**SHORT PROBLEM:** Retype, without alteration, each line from the line containing "What FreeCAD Python" to the final line of the records.

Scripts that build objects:

--------

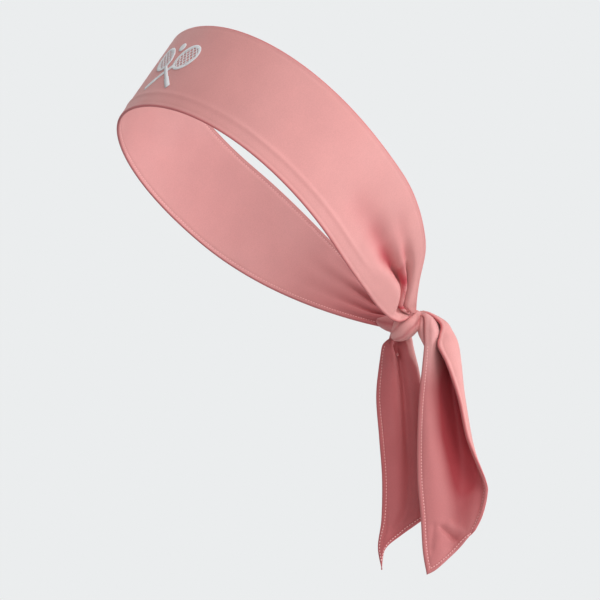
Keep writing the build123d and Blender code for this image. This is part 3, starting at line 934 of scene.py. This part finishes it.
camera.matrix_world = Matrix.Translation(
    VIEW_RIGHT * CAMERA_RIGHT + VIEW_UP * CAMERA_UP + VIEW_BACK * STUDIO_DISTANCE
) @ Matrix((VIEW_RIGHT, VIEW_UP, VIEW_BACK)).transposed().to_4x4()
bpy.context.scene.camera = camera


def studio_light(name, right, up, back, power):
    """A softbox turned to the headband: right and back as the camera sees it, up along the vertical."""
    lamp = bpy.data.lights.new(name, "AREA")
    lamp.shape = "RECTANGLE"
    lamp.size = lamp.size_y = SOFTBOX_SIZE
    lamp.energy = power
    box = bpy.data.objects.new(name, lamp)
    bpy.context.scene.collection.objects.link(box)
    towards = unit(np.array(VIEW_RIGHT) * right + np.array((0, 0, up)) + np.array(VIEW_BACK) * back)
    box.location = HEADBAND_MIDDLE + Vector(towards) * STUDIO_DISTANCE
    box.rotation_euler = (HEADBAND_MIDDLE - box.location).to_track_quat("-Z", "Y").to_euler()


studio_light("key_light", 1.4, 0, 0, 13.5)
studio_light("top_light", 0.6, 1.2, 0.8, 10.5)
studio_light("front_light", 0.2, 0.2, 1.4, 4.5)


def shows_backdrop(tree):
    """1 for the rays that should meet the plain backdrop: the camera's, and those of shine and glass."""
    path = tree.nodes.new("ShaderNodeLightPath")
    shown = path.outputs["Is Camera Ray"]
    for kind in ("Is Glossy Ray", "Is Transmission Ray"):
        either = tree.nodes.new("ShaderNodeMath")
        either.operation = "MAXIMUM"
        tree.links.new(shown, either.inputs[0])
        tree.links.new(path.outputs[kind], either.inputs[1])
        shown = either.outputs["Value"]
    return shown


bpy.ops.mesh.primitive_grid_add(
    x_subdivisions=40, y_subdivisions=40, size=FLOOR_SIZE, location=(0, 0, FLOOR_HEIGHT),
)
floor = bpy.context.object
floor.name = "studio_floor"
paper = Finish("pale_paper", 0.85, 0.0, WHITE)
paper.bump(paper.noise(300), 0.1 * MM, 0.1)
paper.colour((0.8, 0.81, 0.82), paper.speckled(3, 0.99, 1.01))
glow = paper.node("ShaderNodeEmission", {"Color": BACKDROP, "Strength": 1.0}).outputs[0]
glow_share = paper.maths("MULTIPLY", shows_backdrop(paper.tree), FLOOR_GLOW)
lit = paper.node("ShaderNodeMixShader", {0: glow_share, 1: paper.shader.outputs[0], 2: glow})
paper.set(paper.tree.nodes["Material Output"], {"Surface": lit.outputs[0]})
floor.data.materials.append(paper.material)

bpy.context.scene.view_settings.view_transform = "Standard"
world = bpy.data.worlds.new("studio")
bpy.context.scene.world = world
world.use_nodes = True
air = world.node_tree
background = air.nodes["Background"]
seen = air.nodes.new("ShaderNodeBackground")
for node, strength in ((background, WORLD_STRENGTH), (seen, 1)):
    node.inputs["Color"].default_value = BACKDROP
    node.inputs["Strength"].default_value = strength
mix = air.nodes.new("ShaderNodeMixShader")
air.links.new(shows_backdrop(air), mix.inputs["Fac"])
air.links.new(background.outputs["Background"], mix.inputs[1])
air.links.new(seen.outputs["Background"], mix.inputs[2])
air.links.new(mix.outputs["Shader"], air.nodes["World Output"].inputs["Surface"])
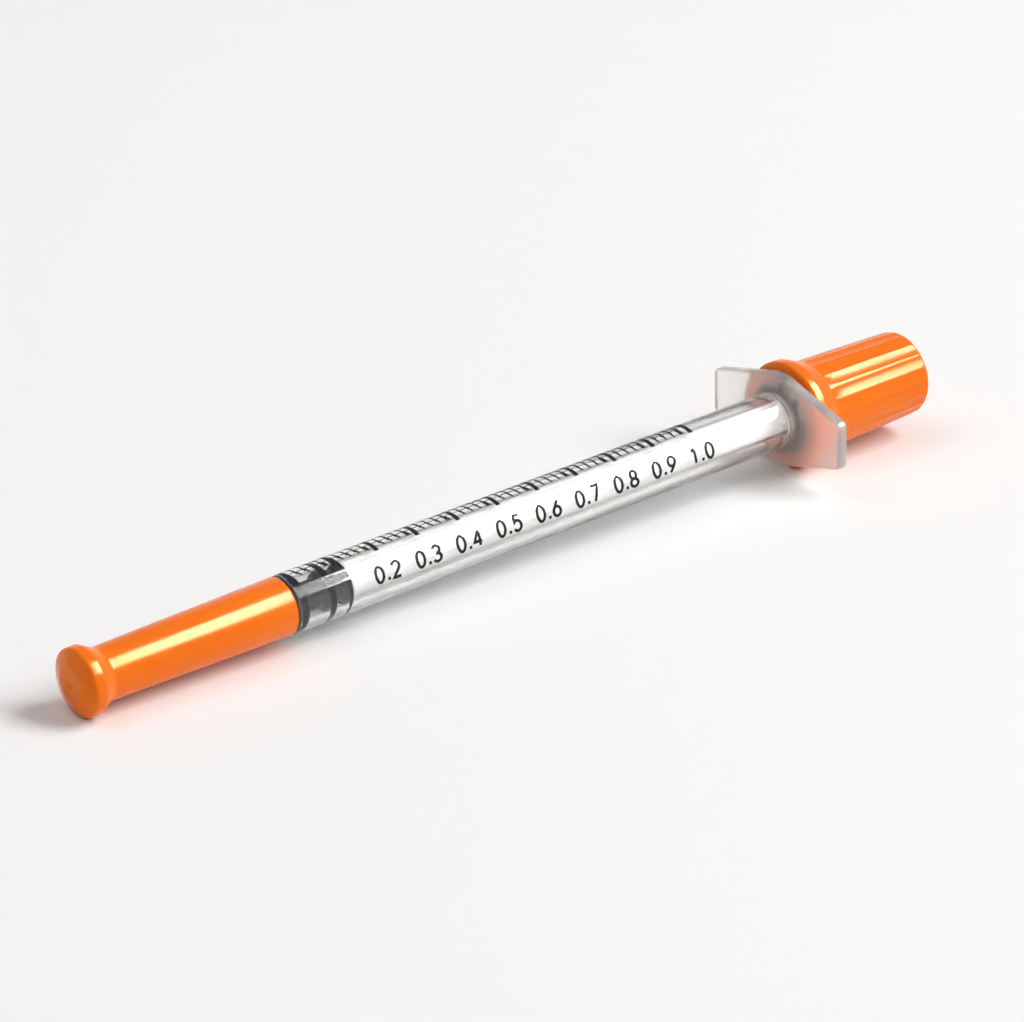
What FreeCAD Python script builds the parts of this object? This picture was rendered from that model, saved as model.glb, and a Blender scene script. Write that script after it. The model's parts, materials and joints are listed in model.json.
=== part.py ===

--------

**THE REPLY:**
What FreeCAD Python script builds the parts of this object? This picture was rendered from that model, saved as model.glb, and a Blender scene script. Write that script after it. The model's parts, materials and joints are listed in model.json.
=== part.py ===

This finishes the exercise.